Three Imaginary Girls

Seattle's Indie-Pop Press – Music Reviews, Film Reviews, and Big Fun

If my hunch is correct, most of us reading TIG have MySpace profiles. I know TIG has had one for ages, with over 7,000 friends. The site is a great resource for bands, but it's also a huge pain in the ass — if we get one more "$500 Macys Card" spam message I might hurl. We've seen countless band and friend profiles get hacked by "phishers" and send out these dumb — though seemingly pretty harmless — spam messages and comments. Delete, and move on, right?

Not in this case. R&B singer Alicia Keys had her account hacked in a far more insidious way, and visitors to her profile who clicked about were redirected to a Chinese website that attempted to install malicious code on their machines.

From the article:

MySpace identified the problem last Thursday and within 24 hours had scrubbed Keys' page of all bogus links, according to MySpace's chief security officer, Hemanshu Nigam.

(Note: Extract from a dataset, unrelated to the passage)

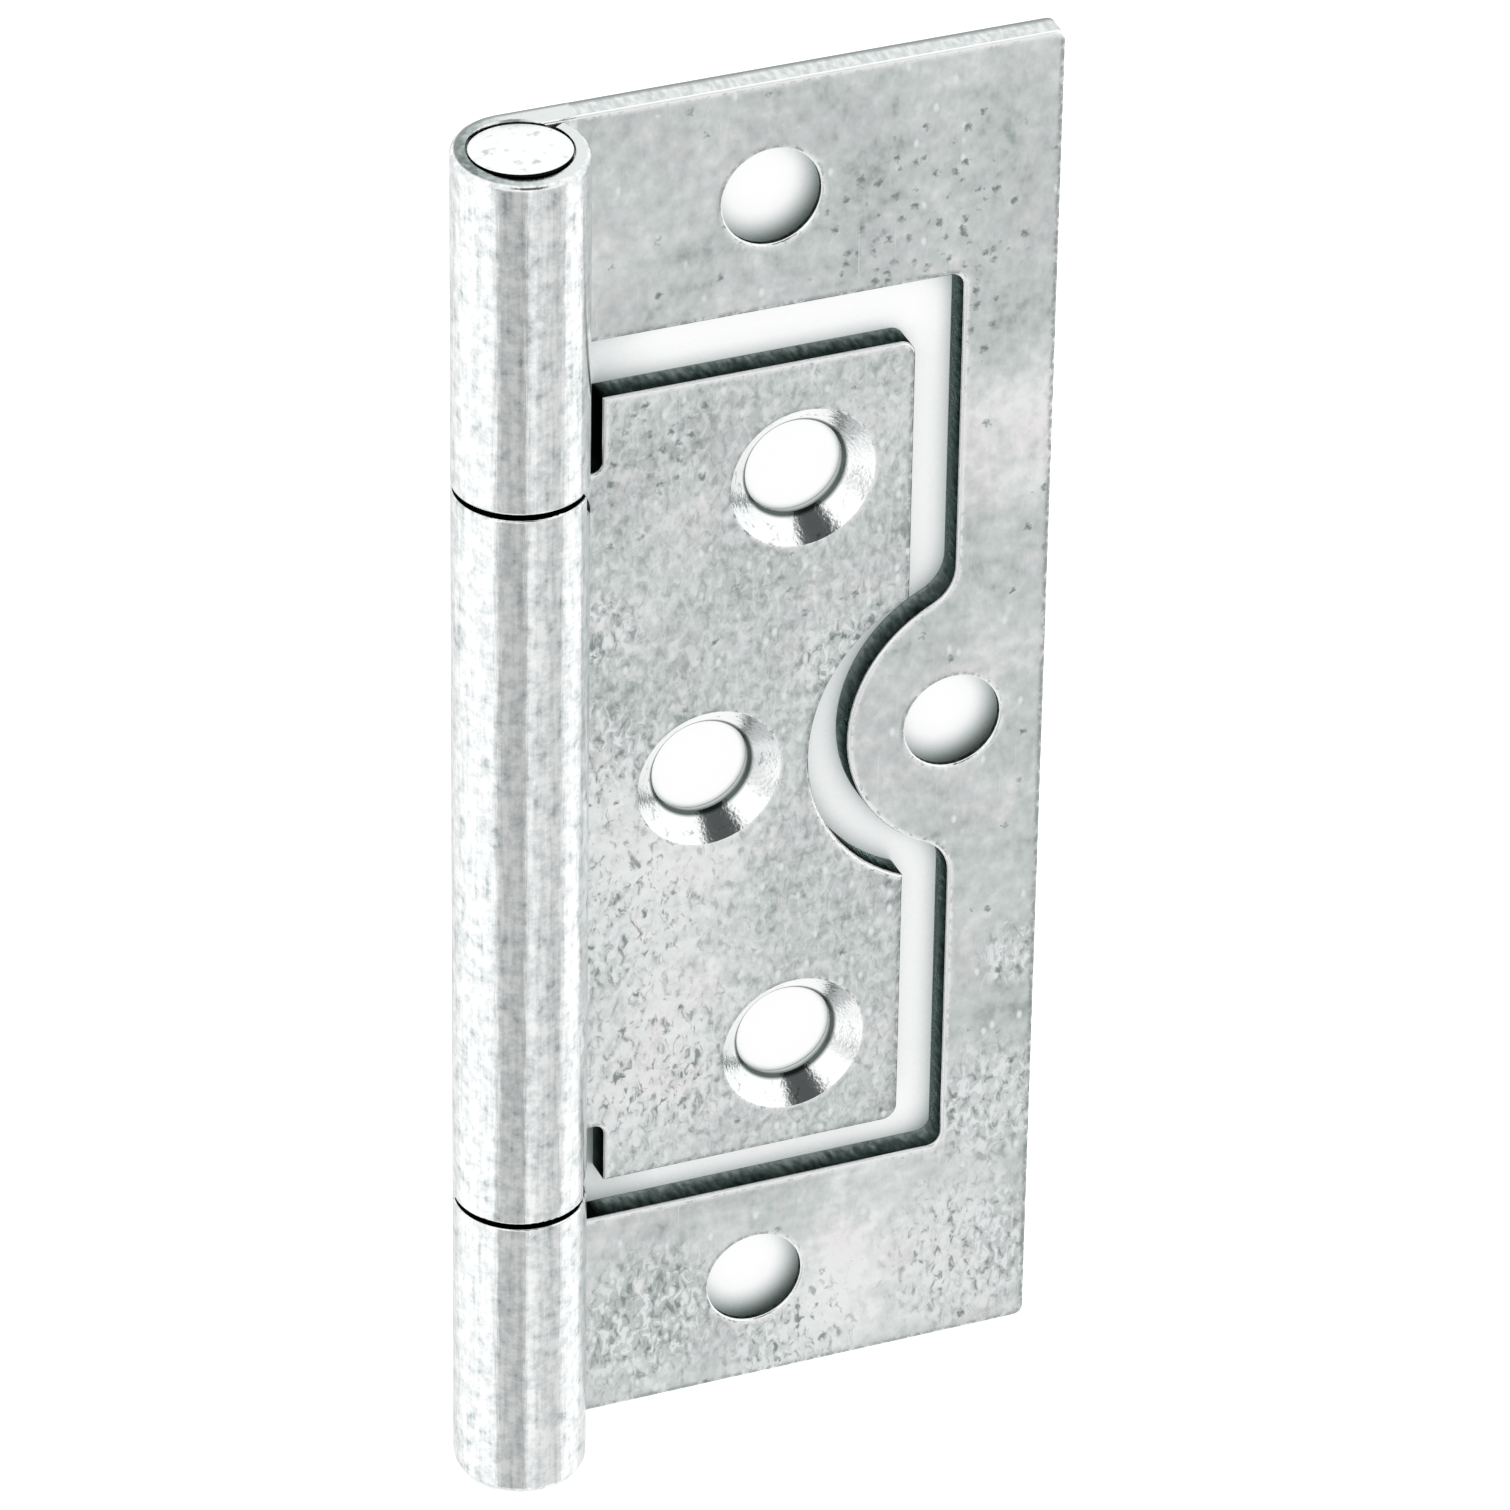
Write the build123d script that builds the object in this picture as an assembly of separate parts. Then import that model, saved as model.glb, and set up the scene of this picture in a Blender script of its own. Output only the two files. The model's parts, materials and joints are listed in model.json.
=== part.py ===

"Her profile was phished," says Nigam, "which means that whoever is managing her site probably input their user name and password where they shouldn't have," possibly by responding to a scam email, which would have enabled the hackers to install false links on the diva's page. The clean-up happened just in time for the Nov. 13 release of her new album, As I Am, but Keys' wasn't the only MySpace page that got hacked: Some two dozen other bands appear to have suffered the same security breach, including the indie groups Jet King, Wee Red Bar and Seagull Strange in the United Kingdom, according to the blog VitalSecurity.org.

The bolding is mine — does it make it sound like the MySpace security officer is blaming the victim? Does to me, especially knowing just how many of our imaginary friends have had accounts hacked.